- Location: West Bengal
- Key people: Mamata Banerjee Prashant Kishore
- Website: Official website

= Didi Ke Bolo =

Initiative started by the All India Trinamool Congress

Didi Ke Bolo was an initiative started by the All India Trinamool Congress, that provided a platform for the people of West Bengal to directly lodge concerns or complaints to the Trinamool chairperson and state chief minister Mamata Banerjee. As of 13 August 2019, nearly 500,000 grievances were lodged using this platform.

== Background ==
All India Trinamool Congress appointed Prashant Kishor as their political strategist after 2019 Indian general election.
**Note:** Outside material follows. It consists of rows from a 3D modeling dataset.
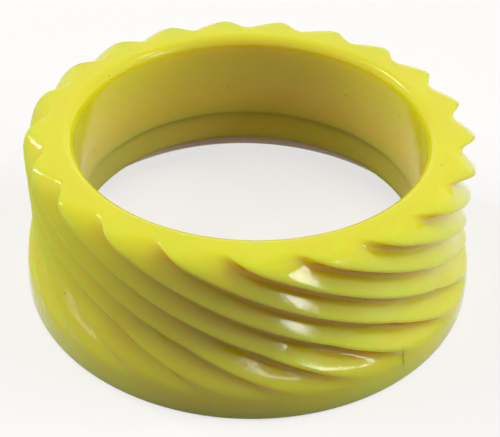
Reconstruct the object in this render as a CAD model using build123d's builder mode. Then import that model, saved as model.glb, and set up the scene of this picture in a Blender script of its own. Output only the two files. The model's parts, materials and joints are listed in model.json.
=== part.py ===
from build123d import *
from math import cos, radians, sin, sqrt
import os

# A moulded collar that slides over a round fence post, with slanted saw-tooth
# flutes outside, a drip lip at its foot, and a ring let into the foot of its bore.
# Millimetres, +Z up. The origin is on the bore's axis, in the plane of the foot.

# ---- heights, from the foot up ---------------------------------------------------
collar_height = 30.2            # foot to top face
lip_height = 12.7               # where the lip starts to flare out of the fluted wall
lip_widest_height = 1.2         # where the lip is upright, at its widest
skirt_depth = 6.6               # hollow under the collar, inside the lip
ring_height = 6.3               # bore ring, from the roof of the skirt up

# ---- bore, walls and lip ---------------------------------------------------------
bore_radius = 30.6              # slides over a 60.3 mm post
top_wall = 8.4                  # bore to flute crests at the top face
waist_wall = 8.2                # bore to flute crests where the lip starts
lip_swell = 2.0                 # how far the lip stands out from the waist
foot_land = 1.4                 # width of the flat that the collar stands on
ring_setback = 0.8              # how much wider the bore ring is than the bore
ring_wall = 2.6                 # bore ring, bore to outside

# ---- edges -----------------------------------------------------------------------
bore_lead_in = 2.1              # rounding where the bore meets the top face
rim_rounding = 1.8              # rounding of the crests at the top face
foot_rounding = 0.8             # rounding under the lip
ring_chamfer = 0.4              # lead-in on the bore ring's upper outer edge
ring_clearance = 0.1            # radial gap between the bore ring and its recess

# ---- flutes ----------------------------------------------------------------------
flute_count = 21
flute_depth = 2.5               # crest to valley
flute_lead = 112.0              # height in which one flute would go once round
first_crest_angle = -4.6        # one crest at the top face, in degrees round from +X
flute_runout_height = 4.6       # where the flutes fade out on the lip
flute_fade_height = 13.0        # where they start to fade
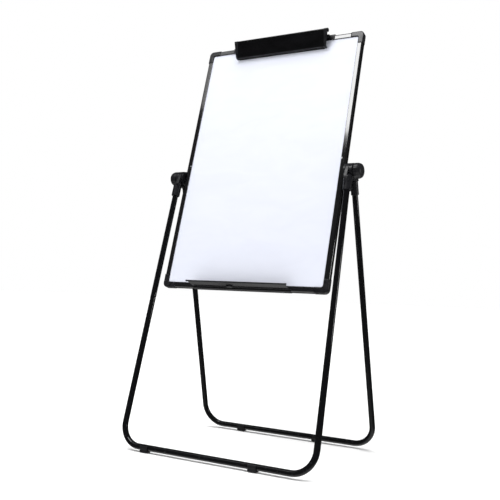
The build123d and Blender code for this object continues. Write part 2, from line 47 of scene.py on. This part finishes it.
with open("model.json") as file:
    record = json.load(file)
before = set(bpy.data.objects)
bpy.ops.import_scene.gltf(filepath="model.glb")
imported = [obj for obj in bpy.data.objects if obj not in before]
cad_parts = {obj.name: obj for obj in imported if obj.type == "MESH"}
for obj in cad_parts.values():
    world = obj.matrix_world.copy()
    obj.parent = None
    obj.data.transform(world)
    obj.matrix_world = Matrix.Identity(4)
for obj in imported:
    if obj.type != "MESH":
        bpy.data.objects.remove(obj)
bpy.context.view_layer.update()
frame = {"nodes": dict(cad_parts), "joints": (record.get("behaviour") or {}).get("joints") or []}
MM = 0.001


def linear(hex_colour, alpha=1.0):
    """sRGB hex to the linear values that shaders and lights take."""
    channels = [int(hex_colour[i : i + 2], 16) / 255 for i in (1, 3, 5)]
    lin = [c / 12.92 if c <= 0.04045 else ((c + 0.055) / 1.055) ** 2.4 for c in channels]
    return (*lin, alpha)


def joint_axis(name):
    """Direction of a joint's axis in the frame."""
    joint = next(j for j in frame["joints"] if j["name"] == name)
    return Vector(joint["axis"]).normalized()


UP_BOARD = joint_axis("board_height")
BOARD_LEAN = atan2(UP_BOARD.y, UP_BOARD.z)


# ---- settings that a user would change ----
class EaselColours(bpy.types.PropertyGroup):
    """Paint and moulding colours, as sRGB hex"""

    enamel: StringProperty(name="Enamel", description="Writing surface", default="#d3d6e1")
    paint: StringProperty(name="Stoved paint", description="Leg tubes", default="#08080a")
    anodised: StringProperty(name="Rail finish", description="Frame rails", default="#08080a")
    moulding: StringProperty(name="Moulded plastic", description="Hubs and knobs", default="#111114")
    coat: StringProperty(name="Powder coat", description="Pen tray", default="#0b0b0d")
    floor: StringProperty(name="Floor", description="Studio floor", default="#f7f7f7")


class EaselKnob(bpy.types.PropertyGroup):
    """Sizes of the clamping knobs"""

    radius: FloatProperty(name="Radius", description="Of the grip", default=25 * MM, unit="LENGTH")
    grip: FloatProperty(
        name="Grip",
        description="Straight part of the length",
        default=0.38,
        subtype="FACTOR",
    )
    flutes: IntProperty(name="Flutes", description="Finger flutes round the grip", default=12, min=3)
    flute_depth: FloatProperty(
        name="Flute depth",
        description="Depth of a flute",
        default=1.1 * MM,
        unit="LENGTH",
    )
    bore: FloatProperty(
        name="Bore",
        description="Radius of the insert's bore",
        default=6.5 * MM,
        unit="LENGTH",
    )
    bore_depth: FloatProperty(
        name="Bore depth",
        description="Depth of the bore",
        default=11 * MM,
        unit="LENGTH",
    )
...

Kishor conducted a series of meetings with the senior leaders of All India Trinamool Congress, and came up with the idea of "Didi Ke Bolo".

== Implementation ==
A 250-members team runs an office for "Didi Ke Bolo" at Rajarhat, Kolkata. When someone calls to lodge a grievance, an executive receives the call, and notes down the contact information of the caller, and the nature of the complaint. Complaints are received from the project's official website also. Usually, a complainant gets a call back within 48 hours. The entire process is supervised by the chief minister's grievance cell.

== Reception ==
According to The New Indian Express, this campaign received good response from the people of West Bengal. As of 13 August 2019 nearly 500,000 grievances were lodged using this platform. More than one lakh people have called the helpline number in the last 24 hours to convey their messages to the chief minister. In August 2019, a person in Durgapur, West Bengal was beaten up by after he lodged corruption complaint against a local political leader. On 8 August 2019, 20 Bengali families from Karnataka were rescued by complaining in "Didi Ke Bolo". Their houses were surrounded by flood water.

Dilip Ghosh, BJP chief of West Bengal, claimed that the campaign is copied from BJP's Chai Pe Charcha. Indian National Congress leader Somen Mitra launched "Didike Bolchi" and asked several questions. Mitra remarked "We want to keep the questions and answers on record, which necessitated our own website".